The rest of us in the conference room, single and married, were just shrieking kileg and envious of the match. We couldn't believe it could happen in real life, and there he was, a living testament that romance and serendipity do exist.

"You know," he said,"Mondays are the hardest days for us. We couldn't stand to be away from each other, especially after we've had a wonderful weekend. Remember the time I had to fly to Shanghai? She was crying when she drove me to the airport. I would be gone only three days, but... it was really really difficult. What I did for the times we couldn't be together was that I wrote a letter for every day we'd be apart. And I would call her, wherever I was, every single day.

"Since I am among friends naman, and I hope it doesn't go out of this room (hahaha), I could have been in a higher position that this last one. I actually had other options, but the one criteria Cynthia and I looked at was, if it had anything to do with 'Travelling A Lot,' then, sorry, not for us. We really value each other; our time together is the most precious thing we have."


The lunch break extended past two o'clock, and we had to get up, leave the room, and say our goodbyes to Walts. And I had to ask him one last thing before he had to go, "Did you ever imagine to have this kind of bond between you and your wife?"

"Frankly," he turns to me, "no.
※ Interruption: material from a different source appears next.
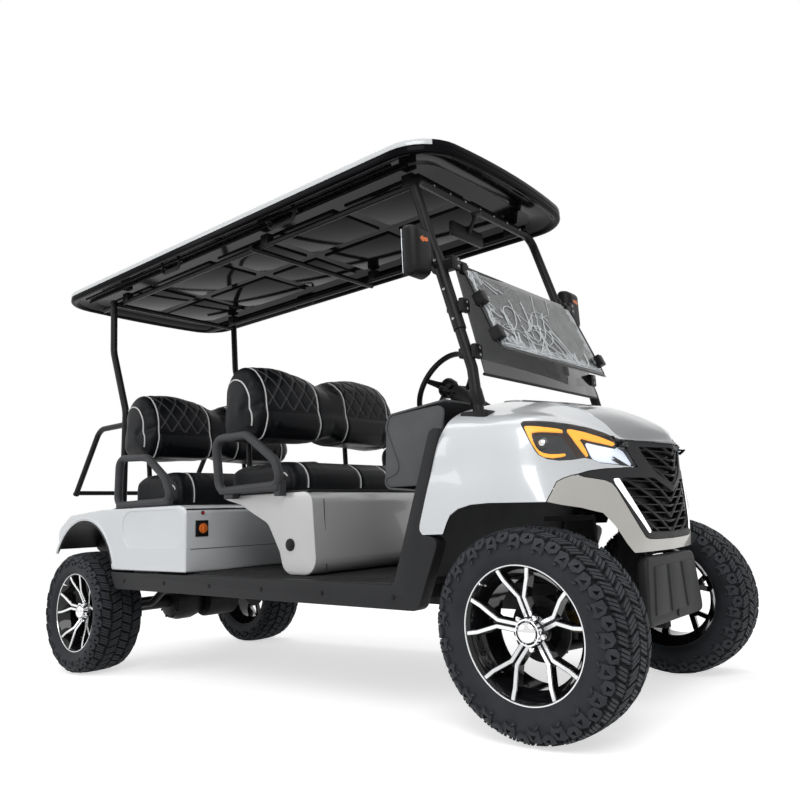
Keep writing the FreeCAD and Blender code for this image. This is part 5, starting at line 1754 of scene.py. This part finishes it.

I guess I was just really really lucky." He smiles and gives me a hug. I kiss him on the cheek and say I miss him already.

Bye, Walts. I hope the world has more of the likes of you.

4 Comments:

At 10:18 AM, Blogger daytripper1021 said...

I loved reading this one.

Nice! :)

 
At 2:35 PM, Blogger The Author said...

Aaaaaw...post ko sya sa blog ko!!

 
At 4:02 PM, Blogger daytripper1021 said...

ako din!

 
At 7:19 PM, Blogger Elyss said...

What I forgot to put in there was, Walts called himself a "basurero," kasi he kept everything -- every letter, every gift, every note, that his wife gave him. He's such a nice guy... Lahat ng sinulat ko dyan totoo (except the names).

Aliw no? Kala ko sa movies lang nangyayari.